Missions - Dans ce cadre, l’ONAF est chargé :

  • de procéder sur l’ensemble du territoire national à des enquêtes judiciaires ;

  • d’animer et de coordonner, sous la direction de l’autorité judiciaire dans la conduite des enquêtes, à l’échelon national et au plan opérationnel, les recherches et les investigations de police judiciaire ;

  • de recueillir, centraliser et exploiter tout renseignement ou information entrant dans son domaine d’intervention à des fins stratégiques, opérationnelles ou documentaires, y compris ceux portant sur les fraudes et les phénomènes criminels mis en évidence dans le cadre des enquêtes judiciaires, pour renforcer la lutte contre les fraudes douanières et aux finances publiques et favoriser une meilleure circulation de l’information entre les administrations, services et organismes concernés ;

  • d’étudier et de participer à l’étude, avec les ministères, les organismes publics et privés et les organismes européens et internationaux, des moyens préventifs et répressifs à mettre en oeuvre ;

  • d’effectuer ou poursuivre à l’étranger des recherches entrant dans son domaine d’intervention.

Pour accomplir sa mission, l’office centralise, traite, exploite et transmet aux administrations, services et organismes sociaux ainsi qu’aux autorités judiciaires, toutes documentations et informations relevant de leur domaine de compétence.

Renforcement des ressources et maillage territorial

 

Maillage territorial - Comme le SEJF auparavant, l’ONAF comprend un service central et 10 unités locales (D. n° 2024-235, 18 mars 2024, art. 7).

Le siège de chacune de ces unités territoriales est situé à Bordeaux, Fort-de-France, Lille, Lyon, Marseille, Metz, Nantes, Paris et Toulouse. Deux unités territoriales sont implantées à Paris (A. n° ECOP2332108A, 18 mars 2024 : 20 mars 2024).

 

Personnel affecté - Sont affectés à l’Office national anti-fraude :

  • les officiers de douane judiciaire habilités (ODJ) (CPP, art. 28-1) ;

  • les officiers fiscaux judiciaires habilités (OFJ) (CPP, art. 28-2), lorsqu’ils sont placés au sein du ministère chargé du budget ;

  • les nouveaux agents de police judiciaire des finances (APJ-F) (CPP, art. 28-1-1 ; L. n° 2023-610, 18 juill. 2023, art. 21 : JCPE 2023, n° 30, act. 681).
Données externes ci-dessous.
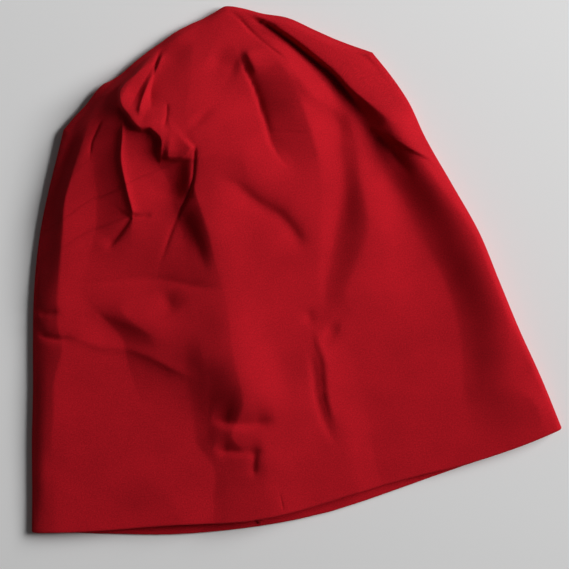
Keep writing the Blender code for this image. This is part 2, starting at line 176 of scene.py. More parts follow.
# %% Lines of the broad folds
LINES = [
    # name, sharpness, rows of (up, across, height in mm)
    ("foot of the left side", 0.1, [
        (-0.05, 0.010, 4.5), (0.00, 0.018, 4.7), (0.06, 0.028, 5.3), (0.12, 0.039, 5.5),
        (0.18, 0.050, 5.8), (0.24, 0.061, 5.9), (0.30, 0.073, 6.0), (0.36, 0.086, 6.1),
        (0.42, 0.094, 6.4), (0.48, 0.106, 6.4), (0.54, 0.122, 6.2), (0.60, 0.138, 6.0),
        (0.66, 0.156, 6.0), (0.72, 0.184, 6.4), (0.78, 0.212, 6.4), (0.812, 0.222, 6.6),
        (0.832, 0.236, 6.2), (0.857, 0.266, 6.1), (0.90, 0.330, 6.0), (0.95, 0.412, 5.8)]),
    ("left shoulder", 0.4, [
        (-0.05, 0.040, 5.6), (0.00, 0.045, 5.8), (0.06, 0.055, 6.8), (0.12, 0.062, 6.4),
        (0.18, 0.070, 7.2), (0.24, 0.085, 7.8), (0.30, 0.097, 8.1), (0.36, 0.122, 9.3),
        (0.42, 0.124, 9.2), (0.48, 0.136, 9.9), (0.54, 0.151, 10.6), (0.60, 0.166, 10.9),
        (0.66, 0.180, 11.0), (0.72, 0.206, 11.2), (0.78, 0.236, 11.4), (0.83, 0.262, 10.2),
        (0.88, 0.310, 8.6), (0.93, 0.383, 6.2)]),
    ("foot of the left fold", 0.3, [
        (-0.05, 0.195, 6.0), (0.00, 0.190, 6.2), (0.06, 0.130, 7.3), (0.12, 0.150, 7.5),
        (0.18, 0.260, 8.1), (0.24, 0.245, 7.6), (0.30, 0.237, 8.0), (0.36, 0.235, 7.9),
        (0.42, 0.203, 7.8), (0.46, 0.180, 8.6), (0.54, 0.205, 9.8), (0.60, 0.228, 10.1),
        (0.66, 0.240, 10.7), (0.72, 0.246, 12.3), (0.78, 0.262, 13.0), (0.83, 0.284, 12.6),
        (0.88, 0.326, 10.0), (0.93, 0.392, 6.6)]),
    ("crest of the left", 0.5, [
        (-0.05, 0.280, 7.2), (0.00, 0.268, 7.6), (0.06, 0.250, 8.8), (0.12, 0.300, 8.6),
        (0.18, 0.320, 8.8), (0.24, 0.300, 9.1), (0.30, 0.300, 11.4), (0.36, 0.285, 12.4),
        (0.42, 0.245, 10.7), (0.46, 0.262, 9.4), (0.50, 0.275, 9.8), (0.54, 0.283, 11.9),
        (0.60, 0.296, 14.9), (0.66, 0.299, 14.9), (0.72, 0.301, 16.8), (0.78, 0.305, 16.8),
        (0.83, 0.312, 16.2), (0.88, 0.345, 11.4), (0.93, 0.405, 7.0)]),
    ("hollow by the crest", 0.2, [
        (-0.05, 0.335, 6.6), (0.00, 0.344, 7.0), (0.06, 0.355, 8.6), (0.12, 0.332, 8.6),
        (0.18, 0.338, 9.0), (0.24, 0.338, 10.8), (0.30, 0.345, 14.4), (0.36, 0.345, 14.8),
        (0.42, 0.322, 11.3), (0.48, 0.325, 10.1), (0.54, 0.345, 13.3), (0.60, 0.352, 14.2),
        (0.66, 0.350, 13.0), (0.72, 0.336, 16.4), (0.78, 0.340, 19.0), (0.83, 0.345, 16.6),
        (0.88, 0.372, 11.2), (0.93, 0.420, 7.6)]),
    ("foot of the middle panel", 0.3, [
        (-0.05, 0.365, 7.6), (0.00, 0.370, 8.2), (0.06, 0.376, 9.7), (0.12, 0.354, 10.0),
        (0.18, 0.366, 11.0), (0.24, 0.374, 14.4), (0.30, 0.376, 17.6), (0.36, 0.380, 16.2),
        (0.42, 0.372, 13.9), (0.48, 0.376, 13.3), (0.54, 0.384, 14.0), (0.60, 0.376, 14.4),
        (0.66, 0.376, 13.2), (0.70, 0.366, 14.0), (0.74, 0.384, 18.4), (0.78, 0.390, 19.4),
        (0.83, 0.398, 17.2), (0.88, 0.415, 12.8), (0.93, 0.440, 8.2)]),
    ("edge of the middle panel", 0.3, [
        (-0.05, 0.445, 8.6), (0.00, 0.440, 9.6), (0.06, 0.446, 13.0), (0.09, 0.412, 13.6),
        (0.12, 0.400, 14.6), (0.15, 0.416, 17.0), (0.18, 0.431, 19.2), (0.24, 0.432, 19.8),
        (0.30, 0.430, 20.2), (0.36, 0.436, 18.9), (0.42, 0.436, 16.4), (0.48, 0.432, 17.6),
        (0.54, 0.430, 19.4), (0.60, 0.424, 20.3), (0.66, 0.420, 19.2), (0.70, 0.434, 20.0),
        (0.74, 0.440, 20.4), (0.78, 0.430, 19.5), (0.83, 0.442, 17.6), (0.88, 0.455, 14.2),
        (0.91, 0.462, 11.8), (0.94, 0.474, 8.6), (0.965, 0.484, 6.8)]),
    ("fall of the middle panel", 0.1, [
        (-0.05, 0.520, 6.8), (0.00, 0.520, 7.2), (0.06, 0.500, 10.2), (0.12, 0.512, 11.4),
        (0.18, 0.524, 12.8), (0.24, 0.514, 13.4), (0.30, 0.510, 13.6), (0.36, 0.510, 14.4),
        (0.42, 0.510, 12.6), (0.48, 0.510, 14.0), (0.54, 0.510, 15.3), (0.60, 0.515, 18.0),
        (0.66, 0.520, 19.0), (0.72, 0.510, 17.6), (0.78, 0.495, 17.1), (0.84, 0.500, 14.2),
        (0.88, 0.505, 12.6), (0.91, 0.508, 11.2), (0.94, 0.510, 8.6), (0.965, 0.508, 6.8)]),
    ("narrow valley", 0.5, [
        (-0.05, 0.570, 6.2), (0.00, 0.568, 6.5), (0.06, 0.568, 8.2), (0.12, 0.572, 8.9),
        (0.18, 0.570, 10.0), (0.24, 0.578, 11.8), (0.30, 0.580, 11.3), (0.36, 0.592, 10.9),
        (0.42, 0.594, 9.8), (0.48, 0.590, 11.8), (0.54, 0.580, 14.4), (0.60, 0.598, 14.4),
        (0.66, 0.604, 12.4), (0.69, 0.588, 12.6), (0.72, 0.578, 12.8), (0.78, 0.566, 11.4),
        (0.84, 0.556, 13.2), (0.88, 0.548, 13.0), (0.91, 0.538, 11.0), (0.94, 0.530, 8.2),
        (0.965, 0.526, 6.6)]),
    ("ridge of the crown seam", 0.5, [
        (-0.05, 0.605, 5.8), (0.00, 0.606, 6.1), (0.06, 0.607, 7.2), (0.12, 0.605, 8.2),
        (0.18, 0.604, 9.2), (0.24, 0.604, 10.8), (0.30, 0.604, 11.0), (0.36, 0.606, 10.3),
        (0.42, 0.613, 9.2), (0.476, 0.627, 10.1), (0.54, 0.638, 11.4), (0.60, 0.650, 11.7),
        (0.646, 0.653, 12.1), (0.70, 0.650, 13.6), (0.75, 0.645, 15.2), (0.80, 0.636, 15.4),
        (0.85, 0.622, 14.8), (0.90, 0.592, 9.4), (0.94, 0.566, 6.6), (0.97, 0.552, 5.9)]),
    ("valley between the ridges", 0.3, [
        (-0.05, 0.655, 4.2), (0.00, 0.650, 4.4), (0.06, 0.650, 4.7), (0.12, 0.650, 5.6),
        (0.18, 0.650, 7.0), (0.24, 0.646, 8.6), (0.30, 0.632, 11.2), (0.36, 0.614, 9.9),
        (0.42, 0.634, 7.8), (0.47, 0.651, 7.5), (0.51, 0.665, 7.6), (0.555, 0.682, 7.8),
        (0.60, 0.692, 7.3), (0.66, 0.698, 6.7), (0.72, 0.702, 5.8), (0.78, 0.662, 14.4),
        (0.84, 0.638, 14.0), (0.88, 0.621, 11.0), (0.93, 0.582, 6.2), (0.96, 0.566, 5.8)]),
    ("second ridge", 0.4, [
        (-0.05, 0.730, 4.2), (0.00, 0.725, 4.4), (0.06, 0.720, 4.4), (0.12, 0.720, 5.0),
        (0.18, 0.712, 5.9), (0.24, 0.700, 6.9), (0.30, 0.664, 10.2), (0.36, 0.654, 11.4),
        (0.42, 0.684, 10.6), (0.48, 0.716, 11.3), (0.54, 0.722, 11.5), (0.60, 0.722, 9.2),
        (0.66, 0.726, 7.2), (0.72, 0.724, 6.1), (0.78, 0.706, 6.6), (0.84, 0.668, 7.6),
        (0.88, 0.643, 7.0), (0.93, 0.600, 5.5), (0.96, 0.574, 5.7)]),
    ("deep valley", 0.1, [
        (-0.05, 0.830, 4.5), (0.00, 0.835, 4.5), (0.06, 0.836, 4.7), (0.12, 0.834, 4.6),
        (0.18, 0.842, 4.6), (0.24, 0.848, 4.6), (0.30, 0.846, 4.6), (0.36, 0.838, 4.5),
        (0.42, 0.820, 4.4), (0.48, 0.805, 4.6), (0.54, 0.790, 4.8), (0.60, 0.772, 5.0),
        (0.66, 0.762, 5.2), (0.70, 0.750, 5.0), (0.74, 0.742, 5.0), (0.78, 0.727, 5.0),
        (0.82, 0.706, 5.0), (0.86, 0.674, 5.0), (0.90, 0.645, 5.2), (0.95, 0.605, 5.4),
        (0.985, 0.565, 5.6)]),
    ("crest of the right roll", 0.0, [
        (-0.05, 0.970, 5.6), (0.00, 0.962, 6.4), (0.06, 0.960, 9.0), (0.12, 0.922, 9.2),
        (0.18, 0.930, 10.4), (0.24, 0.938, 11.0), (0.30, 0.930, 11.7), (0.36, 0.920, 12.0),
        (0.42, 0.908, 12.0), (0.48, 0.890, 12.3), (0.54, 0.864, 12.2), (0.60, 0.840, 12.0),
        (0.66, 0.812, 11.8), (0.70, 0.794, 11.6), (0.74, 0.764, 11.6), (0.78, 0.734, 11.4),
        (0.82, 0.712, 10.8), (0.86, 0.685, 10.0), (0.90, 0.655, 9.0), (0.95, 0.610, 7.6),
        (0.985, 0.572, 6.2)]),
]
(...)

Le directeur de l’ONAF est un magistrat de l’ordre judiciaire qui exerce ses fonctions auprès du directeur général des douanes et droits indirects et du directeur général des finances publiques.

 

Remarque : Le Premier ministre et le ministre délégué chargé des Comptes publics ont présenté, le 20 mars 2024, un bilan d’étape du plan de lutte contre les fraudes sociales, fiscales et douanières. Selon le dossier de presse, l’État a renforcé les effectifs de lutte contre la fraude, déployé de nouveaux outils et durci ses sanctions à l’encontre des fraudeurs.

D’ici 2027, de nouveaux moyens seront déployés grâce à un renforcement humain et budgétaire des services.

Parmi les mesures déjà mises en place, nous pouvons citer :

  • en matière de fraude fiscale :

    • l’augmentation de 25 % du nombre de contrôles fiscaux sur les particuliers aux plus hauts revenus ;

    • la possibilité pour le juge de priver les fraudeurs de leurs crédits d’impôts ;

    • la poursuite de la lutte contre l’optimisation fiscale internationale. En plus de la mise en place d’un impôt minimum mondial pour les multinationales, l’administration fiscale dispose désormais d’une meilleure capacité à détecter les prix de transfert abusifs des multinationales.

  • en matière de fraude aux cotisations sociales et aux prestations sociales :

    • l’augmentation des redressements Urssaf de 50 % sur la fraude sociale des entreprises, avec 1,2 milliard d’euros redressés en 2023 (contre 800 millions en 2022 et 500 millions en 2017) ; grâce, en particulier, à la mise en place en 2023 d’un guichet de régularisation des micro-entrepreneurs qui a permis 34 millions d’euros de redressements (le Premier ministre a décidé de rehausser les objectifs sur le quinquennat de 10 % et ainsi de fixer à l’Urssaf une cible de 5,5 milliards d’euros de redressements) ;

    • le perfectionnement des outils des CAF qui a permis de doubler les détections de fraudes à la résidence pour un montant de 97 M €, le doublement des contrôles de retraités résidant à l’étranger par l’assurance vieillesse et la détection de 750 dossiers frauduleux et l’intensification en 2023 des actions contentieuses engagées en matière de santé (de plus de 60 %).